=== GIVEN INSTRUCTION ===
Exactly the lines from the start of the data through the line containing "GAP = 0.0003" should be output, with both ends kept and nothing added.

+++

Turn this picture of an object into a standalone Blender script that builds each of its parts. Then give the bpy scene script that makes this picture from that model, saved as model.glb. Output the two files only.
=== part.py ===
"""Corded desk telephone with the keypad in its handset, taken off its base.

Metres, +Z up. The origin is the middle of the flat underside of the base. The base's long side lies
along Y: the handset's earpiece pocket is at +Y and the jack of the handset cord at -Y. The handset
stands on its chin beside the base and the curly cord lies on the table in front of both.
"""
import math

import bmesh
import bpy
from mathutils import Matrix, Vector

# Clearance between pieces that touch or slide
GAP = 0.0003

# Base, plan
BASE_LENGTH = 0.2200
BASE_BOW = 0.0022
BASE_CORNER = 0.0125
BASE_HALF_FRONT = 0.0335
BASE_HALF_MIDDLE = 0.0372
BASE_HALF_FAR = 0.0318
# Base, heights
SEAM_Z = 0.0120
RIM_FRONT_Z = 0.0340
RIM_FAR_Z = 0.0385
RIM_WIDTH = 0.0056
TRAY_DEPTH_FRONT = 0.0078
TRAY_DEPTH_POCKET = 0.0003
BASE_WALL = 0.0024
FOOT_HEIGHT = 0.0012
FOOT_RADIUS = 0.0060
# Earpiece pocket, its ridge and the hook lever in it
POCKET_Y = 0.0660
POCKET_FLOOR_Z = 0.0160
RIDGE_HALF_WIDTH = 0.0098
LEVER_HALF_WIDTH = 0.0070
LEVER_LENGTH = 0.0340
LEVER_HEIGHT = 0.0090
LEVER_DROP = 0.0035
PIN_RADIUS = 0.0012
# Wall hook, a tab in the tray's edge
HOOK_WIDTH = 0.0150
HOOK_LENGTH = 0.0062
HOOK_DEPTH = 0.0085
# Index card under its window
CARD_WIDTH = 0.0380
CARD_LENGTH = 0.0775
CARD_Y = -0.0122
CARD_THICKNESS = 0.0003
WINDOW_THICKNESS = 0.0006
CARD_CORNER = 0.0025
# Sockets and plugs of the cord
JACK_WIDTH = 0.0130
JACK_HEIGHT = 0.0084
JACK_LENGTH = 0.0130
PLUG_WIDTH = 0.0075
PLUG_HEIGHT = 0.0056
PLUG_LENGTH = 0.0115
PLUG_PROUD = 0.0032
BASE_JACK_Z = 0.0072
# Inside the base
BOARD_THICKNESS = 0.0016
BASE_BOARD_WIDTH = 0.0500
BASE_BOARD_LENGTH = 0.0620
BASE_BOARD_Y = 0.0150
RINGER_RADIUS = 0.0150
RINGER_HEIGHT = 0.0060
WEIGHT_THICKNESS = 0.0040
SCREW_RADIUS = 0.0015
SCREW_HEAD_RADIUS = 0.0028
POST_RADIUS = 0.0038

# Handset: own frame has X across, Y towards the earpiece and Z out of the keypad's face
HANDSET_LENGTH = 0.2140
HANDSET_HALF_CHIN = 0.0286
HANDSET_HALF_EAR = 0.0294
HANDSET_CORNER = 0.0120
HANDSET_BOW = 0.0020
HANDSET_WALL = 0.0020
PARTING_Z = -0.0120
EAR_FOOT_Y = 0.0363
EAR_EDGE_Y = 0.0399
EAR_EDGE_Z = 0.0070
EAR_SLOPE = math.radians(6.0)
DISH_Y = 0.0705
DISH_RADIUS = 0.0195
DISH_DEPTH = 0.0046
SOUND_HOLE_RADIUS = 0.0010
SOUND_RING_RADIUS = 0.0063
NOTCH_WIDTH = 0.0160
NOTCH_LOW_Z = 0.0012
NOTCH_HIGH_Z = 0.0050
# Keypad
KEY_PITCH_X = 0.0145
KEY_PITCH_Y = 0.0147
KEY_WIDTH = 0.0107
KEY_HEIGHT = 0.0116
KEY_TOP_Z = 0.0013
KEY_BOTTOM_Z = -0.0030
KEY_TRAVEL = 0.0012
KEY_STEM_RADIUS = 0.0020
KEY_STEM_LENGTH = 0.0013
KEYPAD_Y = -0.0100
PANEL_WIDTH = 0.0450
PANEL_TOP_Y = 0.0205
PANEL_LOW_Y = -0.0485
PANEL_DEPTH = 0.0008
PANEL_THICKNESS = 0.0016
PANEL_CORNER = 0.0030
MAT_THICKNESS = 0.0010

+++

=== THE RESPONSE ===
Turn this picture of an object into a standalone Blender script that builds each of its parts. Then give the bpy scene script that makes this picture from that model, saved as model.glb. Output the two files only.
=== part.py ===
"""Corded desk telephone with the keypad in its handset, taken off its base.

Metres, +Z up. The origin is the middle of the flat underside of the base. The base's long side lies
along Y: the handset's earpiece pocket is at +Y and the jack of the handset cord at -Y. The handset
stands on its chin beside the base and the curly cord lies on the table in front of both.
"""
import math

import bmesh
import bpy
from mathutils import Matrix, Vector

# Clearance between pieces that touch or slide
GAP = 0.0003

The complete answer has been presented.